Camus dans Retour à Tipasa.
"(...)
Si nous pouvions le nommer, quel silence ! Sur la colline de
Sainte-Salsa, à l'est de Tipasa, le soir est habité. Il fait encore
clair, à vrai dire, mais, dans la lumière, une défaillance invisible
annonce la fin du jour. Un vent se lève, léger comme la nuit, et
soudain la mer sans vagues prend une direction et coule comme un grand
fleuve infécond d'un bout à l'autre de l'horizon. Le ciel se fonce.

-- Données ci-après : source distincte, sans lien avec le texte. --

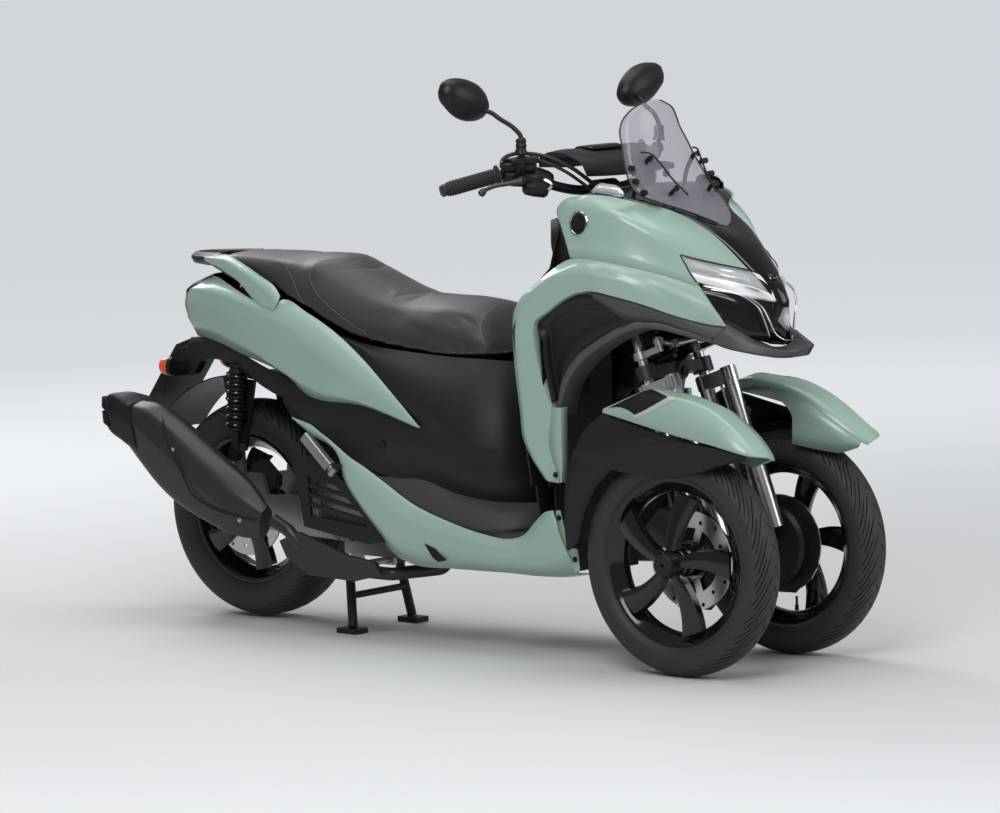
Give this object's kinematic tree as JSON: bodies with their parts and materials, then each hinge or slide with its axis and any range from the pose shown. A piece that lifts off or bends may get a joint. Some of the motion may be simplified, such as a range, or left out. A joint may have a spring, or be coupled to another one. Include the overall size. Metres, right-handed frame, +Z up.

Alors commence le mystère, les dieux de la nuit, l'au-delà du plaisir".
.
Albert Camus :
«
La mer verdissait avec le ciel et toute une douceur montait à
l'horizon. Sur les collines qui prolongeaient le Chenoua autour de la
petite baie, les cyprès noircissaient lentement ».
"Debout
dans le vent léger, sous le soleil qui nous chauffe un seul côté du
visage, nous regardons la lumière descendre du ciel, la mer sans une
ride, et le sourire de ses dents éclatantes. Avant d'entrer dans le
royaume des ruines, pour la dernière fois nous sommes spectateurs".
.
Camus :
"J'avais toujours su que les ruines de Tipasa étaient plus jeunes que nos chantiers ou nos décombres.
Le
monde y recommençait tous les jours dans une lumière toujours neuve. O
lumière ! C'est le cri de tous les personnages, placés dans le drame
antique, devant leur destin. Ce recours dernier était aussi
le nôtre et je le savais maintenant. Au milieu de l'hiver, j'apprenais enfin qu'il y avait en moi un été invincible".
.
Le Camus du Retour à Tipasa :
"Un
jour vient où, à force de raideur, plus rien n'émerveille, tout est
connu, la vie se passe à recommencer. C'est le temps de l'exil, de la
vie sèche, des âmes mortes. Pour revivre, il faut une grâce, l'oubli de
soi ou une patrie. Certains matins, au détour d'une rue, une délicieuse
rosée tombe sur le cœur puis s'évapore. Mais la fraîcheur demeure
encore et c'est elle, toujours, que le cœur exige. Il me fallut partir
à nouveau".
.
Encore Camus :
"En
ce lieu, en effet, il y a plus de vingt ans, j'ai passé des matinées
entières à errer parmi les ruines, à respirer les absinthes, à me
chauffer contre les pierres, à découvrir les petites roses, vite
effeuillées, qui survivent au printemps. A midi seulement, à l'heure où
les cigales elles-mêmes se taisaient, assommées, je fuyais devant
l'avide flamboiement d'une lumière qui dévorait tout. La nuit, parfois,
je dormais les yeux ouverts sous un ciel ruisselant d'étoiles. Je
vivais alors".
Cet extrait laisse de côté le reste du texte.